One of the exhibitions was J & G Hunter Marshall (later Marshall and Sons), a well-established family of goldsmiths and jewellers, owned by George Marshall (Numbers 18 and 22). Although founded in the early 18th century, the jewellery company was developing new lines for the time: ‘Marshall has laboured most assiduously for twenty years past in working out designs, which, while peculiarly suitable for production in the precious metals, have had the effect of creating a distinct character and celebrity for Scotch jewellery. He has studied the national antiquities to good purpose, and has borrowed hints from the most unlikely quarters. These would have been pebble jewellery and Highland dress accoutrements 'studded with carbuncles and cairngorms’ that the firm exhibited at the 1851 Great Exhibition. In 1835, with the New Town now the fashionable part of the city, Marshalls moved their showroom from the Old Town to 87 George Street. The architect David Bryce was commissioned to completely remodel the building, creating an impressive interior featuring Corinthian columns. The shop which today is considered to be amongst the finest surviving 19th century shop interiors in Edinburgh, is now the premises of the jewellers, Hamilton and Inches. Hunter Marshall became the Goldsmiths to Queen Victoria.

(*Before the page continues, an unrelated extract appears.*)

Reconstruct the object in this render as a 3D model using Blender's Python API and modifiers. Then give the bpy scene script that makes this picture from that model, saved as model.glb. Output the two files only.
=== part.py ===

Yet while J & G Hunter Marshall went from strength to strength, the Art Manufacturer’s Association did not. After only its third exhibition the Association’s finances swiftly deteriorated and in 1858 the members agreed to close it down. A final act was a lottery of items the Association had purchased for exhibition and John Mackintosh won a Silver Tea and Coffee Service made by Hunt and Roskill, London.